>> start Provided data

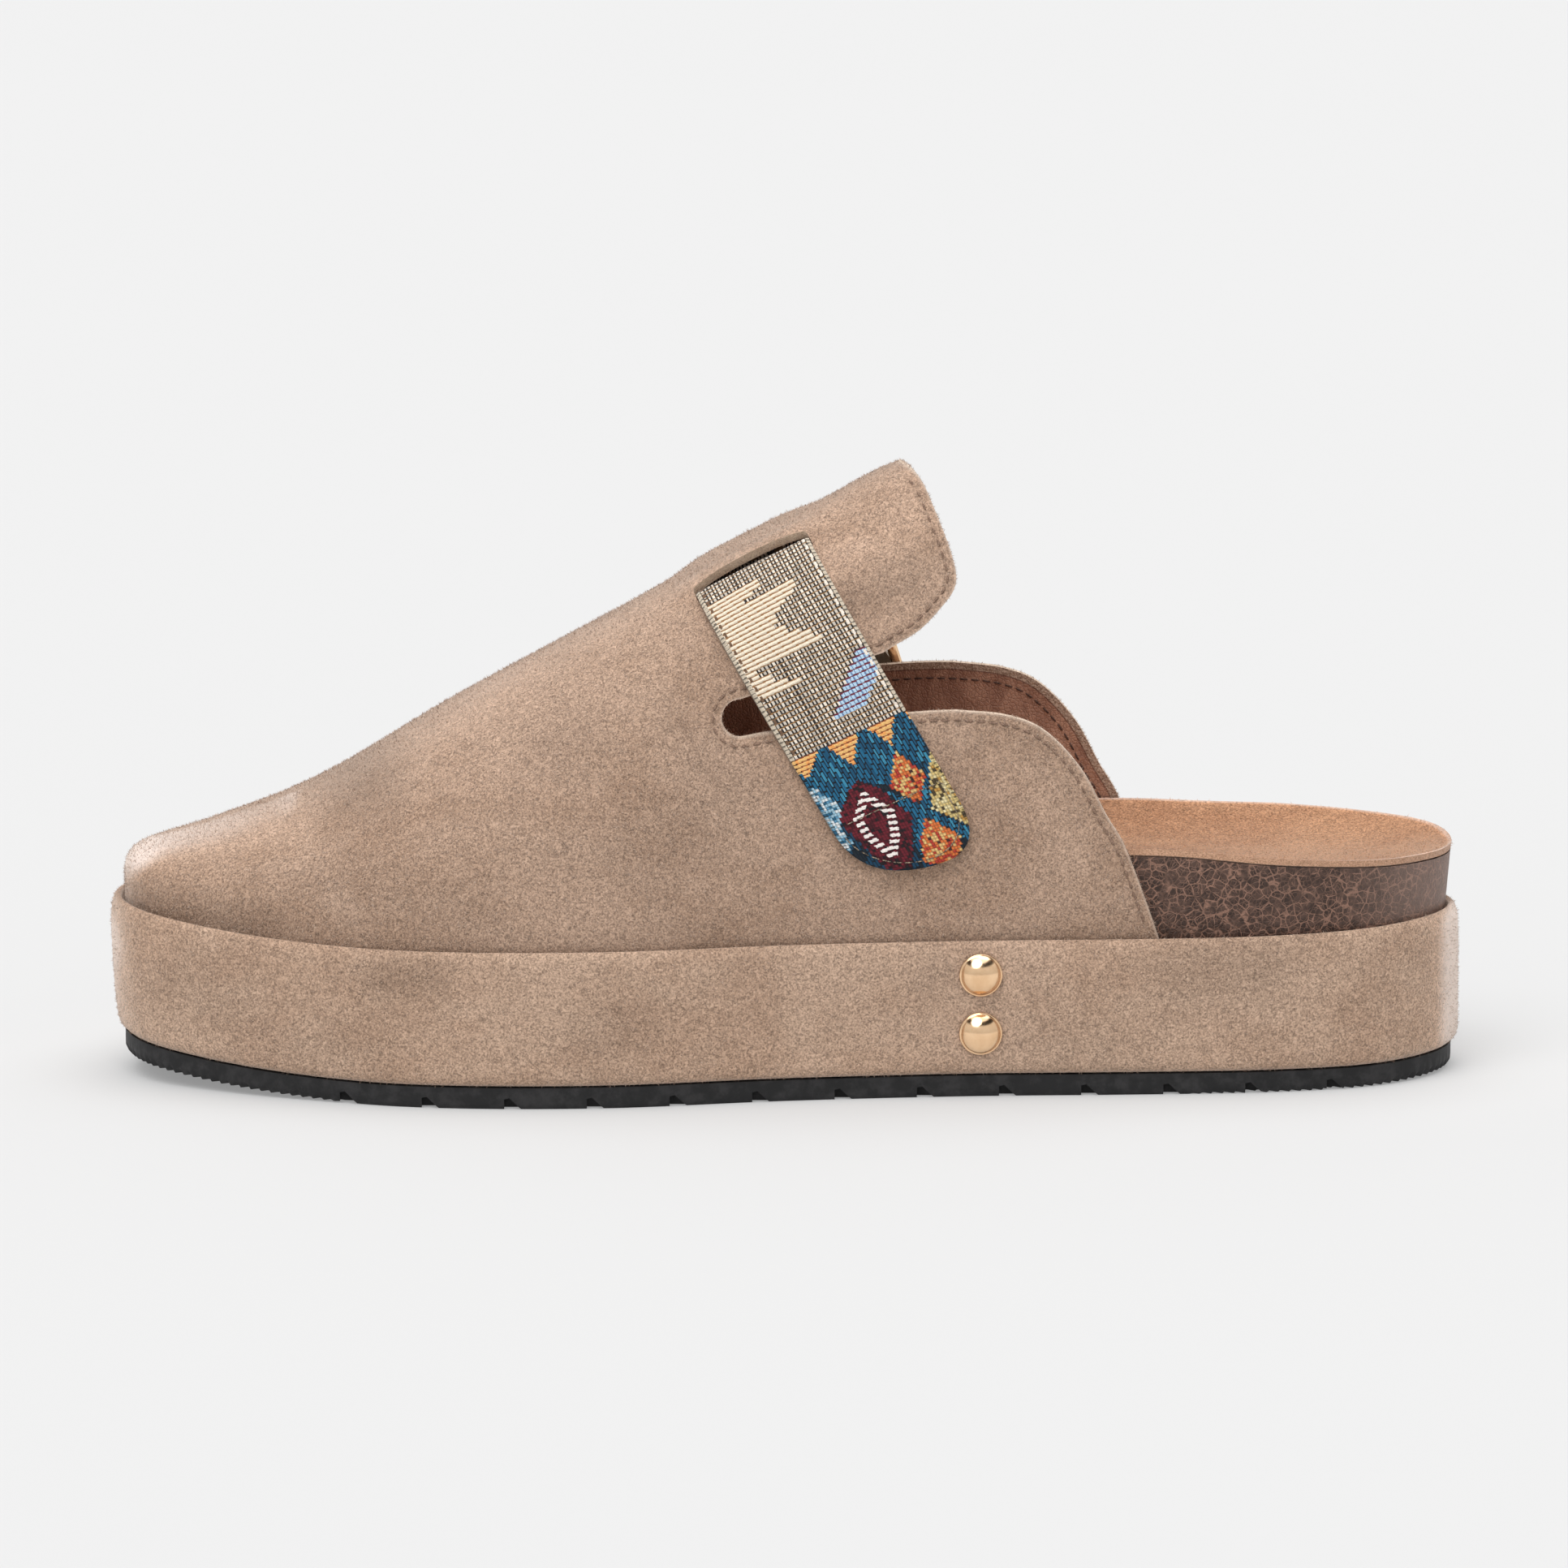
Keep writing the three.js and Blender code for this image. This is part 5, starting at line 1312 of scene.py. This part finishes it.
rounded("buckle_frame", "buckle_wire", rose_gold, "gold_metal")
rounded("buckle_prong", "buckle_pin", rose_gold, "gold_metal")
rounded("buckle_tab", "buckle_tab_suede", tab_suede, "suede", voxel=0.3)


def build_stud(node, name):
    """Domed stud with a thin flange."""
    low, high = (np.array(corner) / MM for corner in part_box(node))
    centre = (low + high) / 2
    angle = angle_at(centre[0] / LENGTH)
    inner, outer = outline_side(angle, False, 1.0), outline_side(angle, False, -GAP)
    outward = unit(outer - inner)
    base = np.array([outer[0], outer[1], centre[2]])
    up = np.array([0, 0, 1.0])
    side = np.cross(up, outward)
    radius, height, flange = (high[2] - low[2]) / 2, 2.6, 0.42
    profile = [(radius - 0.1, 0.0), (radius, 0.12), (radius - 0.05, 0.36), (radius - 0.18, flange)]
    dome, rise = radius - 0.24, height - flange
    ball = (dome**2 + rise**2) / (2 * rise)
    widest = math.asin(dome / ball)
    profile += [(ball * math.sin(t), height - ball * (1 - math.cos(t))) for t in np.linspace(widest, 0, 16)]
    turn = np.linspace(0, 2 * math.pi, 64, endpoint=False)
    rows = [base + outward * h + (side * np.cos(turn)[:, None] + up * np.sin(turn)[:, None]) * max(r, 0.0)
            for r, h in [(0.0, 0.0), *profile]]
    skin = Skin()
    skin.grid(np.array(rows), 0, wrap=True)
    piece(skin.build(name, [rose_gold], 60), "gold_metal", node)


build_stud("stud_upper", "stud_dome_upper")
build_stud("stud_lower", "stud_dome_lower")


# Stage
FLOOR_TONE = 209


def build_stage():
    s = Shader("floor")
    color = s.mix(s.noise(400, 2, 0.5), srgb(*[FLOOR_TONE] * 3), srgb(*[FLOOR_TONE + 1] * 3))
    plain = s.node("BsdfDiffuse", Color=color, Roughness=0.0)
    glow = s.node("Emission", Color=srgb(241, 241, 241), Strength=1.0)
    share = s.node("MixShader", _0=0.3, _1=plain.outputs[0], _2=glow.outputs[0])
    s.tree.links.new(share.outputs[0], s.output.inputs["Surface"])
    corners = [(-30000, -12000, 0), (30000, -12000, 0), (30000, 60000, 0), (-30000, 60000, 0)]
    linked("floor", mesh_of("floor", corners, [(0, 1, 2, 3)], [s.material]))


def build_studio():
    """Even white room with a dark gap between its walls and its ceiling panel."""
    world = bpy.data.worlds.new("studio")
    bpy.context.scene.world = world
    world.use_nodes = True
    tree = world.node_tree
    place = tree.nodes.new("ShaderNodeTexCoord")
    split = tree.nodes.new("ShaderNodeSeparateXYZ")
    ramp = tree.nodes.new("ShaderNodeValToRGB")
    tree.links.new(place.outputs["Generated"], split.inputs[0])
    tree.links.new(split.outputs[2], ramp.inputs[0])
    tree.links.new(ramp.outputs[0], tree.nodes["Background"].inputs["Color"])
    tree.nodes["Background"].inputs["Strength"].default_value = 1.0
    stops = [(0.0, 0.62), (0.56, 0.78), (0.62, 0.04), (0.8, 0.04), (0.86, 1.5), (1.0, 1.5)]
    while len(ramp.color_ramp.elements) < len(stops):
        ramp.color_ramp.elements.new(0.5)
    for element, (at, level) in zip(ramp.color_ramp.elements, stops):
        element.position = at
        element.color = (level, level, level, 1)


def sun(name, toward, strength, softness):
    data = bpy.data.lights.new(name, "SUN")
    data.energy, data.angle = strength, math.radians(softness)
    linked(name, data).rotation_euler = Vector(toward).to_track_quat("Z", "Y").to_euler()


build_stage()
build_studio()
sun("key", (-0.35, -0.75, 1.15), 1.55, 45)
sun("top", (0.2, 0.35, 1.0), 0.85, 60)


CAMERA_ELEVATION = 10
CAMERA_DISTANCE = 2.6


def build_camera():
    elevation = math.radians(CAMERA_ELEVATION)
    target = Vector((-0.00024, 0, 0.0572))
    back = Vector((0, -math.cos(elevation), math.sin(elevation)))
    data = bpy.data.cameras.new("camera")
    data.lens, data.sensor_width, data.clip_end = 297.47, 36, 200
    data.dof.use_dof = False
    camera = bpy.context.scene.camera = linked("camera", data)
    camera.location = target + back * CAMERA_DISTANCE
    camera.rotation_euler = (-back).to_track_quat("-Z", "Y").to_euler()


build_camera()
bpy.context.scene.view_settings.view_transform = "Standard"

>> end Provided data

| Task details |
Your output must be the lines of the material above, from the first through the line that contains "FLOOR_TONE = 209", copied exactly. Include both endpoints and nothing else.

| Output of the task |
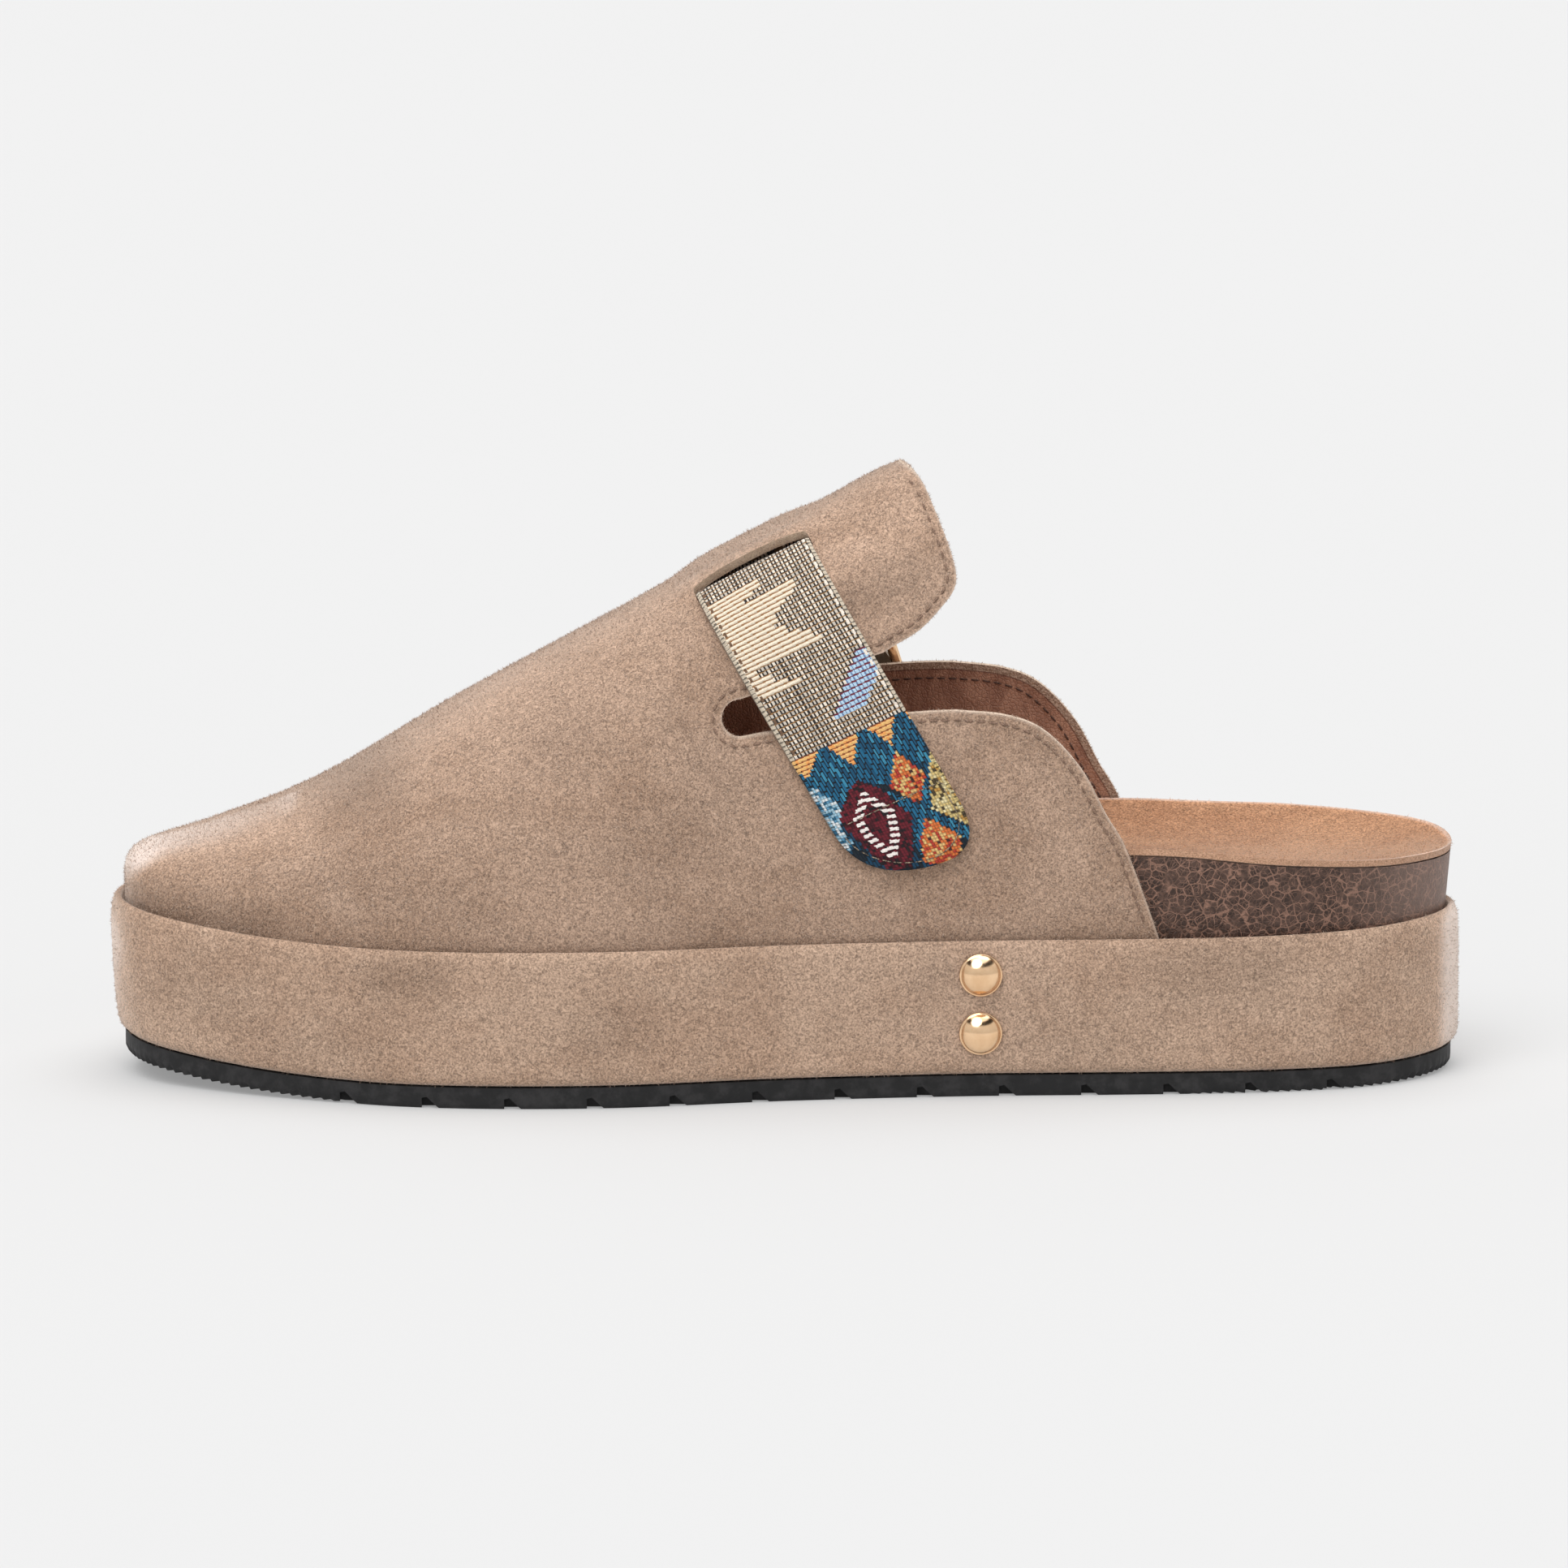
Keep writing the three.js and Blender code for this image. This is part 5, starting at line 1312 of scene.py. This part finishes it.
rounded("buckle_frame", "buckle_wire", rose_gold, "gold_metal")
rounded("buckle_prong", "buckle_pin", rose_gold, "gold_metal")
rounded("buckle_tab", "buckle_tab_suede", tab_suede, "suede", voxel=0.3)


def build_stud(node, name):
    """Domed stud with a thin flange."""
    low, high = (np.array(corner) / MM for corner in part_box(node))
    centre = (low + high) / 2
    angle = angle_at(centre[0] / LENGTH)
    inner, outer = outline_side(angle, False, 1.0), outline_side(angle, False, -GAP)
    outward = unit(outer - inner)
    base = np.array([outer[0], outer[1], centre[2]])
    up = np.array([0, 0, 1.0])
    side = np.cross(up, outward)
    radius, height, flange = (high[2] - low[2]) / 2, 2.6, 0.42
    profile = [(radius - 0.1, 0.0), (radius, 0.12), (radius - 0.05, 0.36), (radius - 0.18, flange)]
    dome, rise = radius - 0.24, height - flange
    ball = (dome**2 + rise**2) / (2 * rise)
    widest = math.asin(dome / ball)
    profile += [(ball * math.sin(t), height - ball * (1 - math.cos(t))) for t in np.linspace(widest, 0, 16)]
    turn = np.linspace(0, 2 * math.pi, 64, endpoint=False)
    rows = [base + outward * h + (side * np.cos(turn)[:, None] + up * np.sin(turn)[:, None]) * max(r, 0.0)
            for r, h in [(0.0, 0.0), *profile]]
    skin = Skin()
    skin.grid(np.array(rows), 0, wrap=True)
    piece(skin.build(name, [rose_gold], 60), "gold_metal", node)


build_stud("stud_upper", "stud_dome_upper")
build_stud("stud_lower", "stud_dome_lower")


# Stage
FLOOR_TONE = 209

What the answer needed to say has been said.